On the popularity, you can just look at the polling, and if you don't want to do that, you can take the word of Exxon-Mobil's own lobbyist, who was caught on tape saying that Exxon had been using the carbon tax to muddy the waters -- they would say they were in favor of considering that, in order to break up support for policies that might actually pass.

https://www.nytimes.com/2021/06/30/climate/exxon-greenpeace-lobbyist-video.html

And in terms of effect: Experts can, to at least a degree, tell us what the safe Quantity of emissions would be, so we can set the cap there and then let the market figure out what Price is needed to elicit the correct reductions. If you just try to directly set P, instead of Q, then you're _much_ more vulnerable to lobbying by those Exxon folks, who will line up a host of "experts" to insist that a low price will be fine.

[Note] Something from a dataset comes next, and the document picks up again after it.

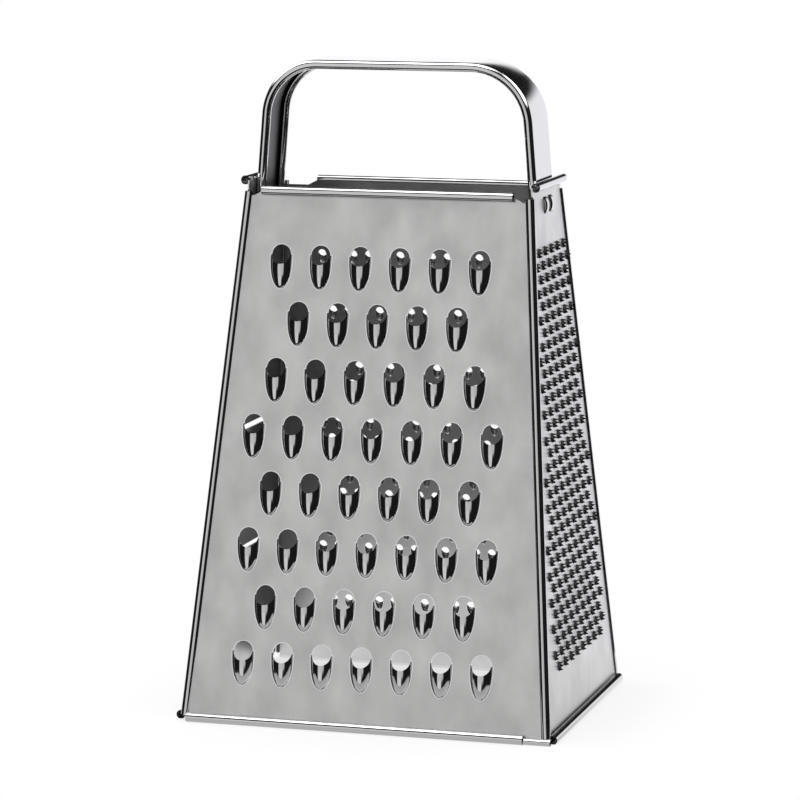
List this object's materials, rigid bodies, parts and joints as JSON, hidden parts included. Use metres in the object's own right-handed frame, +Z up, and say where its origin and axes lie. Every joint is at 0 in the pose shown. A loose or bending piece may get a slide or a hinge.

To be fair, historically, with cap-and-trade systems, the price that ultimately got the required reductions was actually lower than anyone had anticipated in advance! But the structure of cap-and-trade, where an innovator can actually profit by bringing down emissions faster than required and then selling off their excess credits, probably actually is a _causal factor_ in the ultimate price being lower than predicted: https://www.edf.org/approach/markets/acid-rain

In any case, we need to put a price on carbon, but what price that is, we don't know. Markets are _really good_ at finding correct price levels! I'm open to different market structures for this -- the SO2 market is definitely a good model to consider. It's probably most politically palatable to do an annual auction on a declining volume of permits, with half the money raised sent out as a dividend, and half pushed into clean electrification programs and/or R&D on carbon-reducing tech.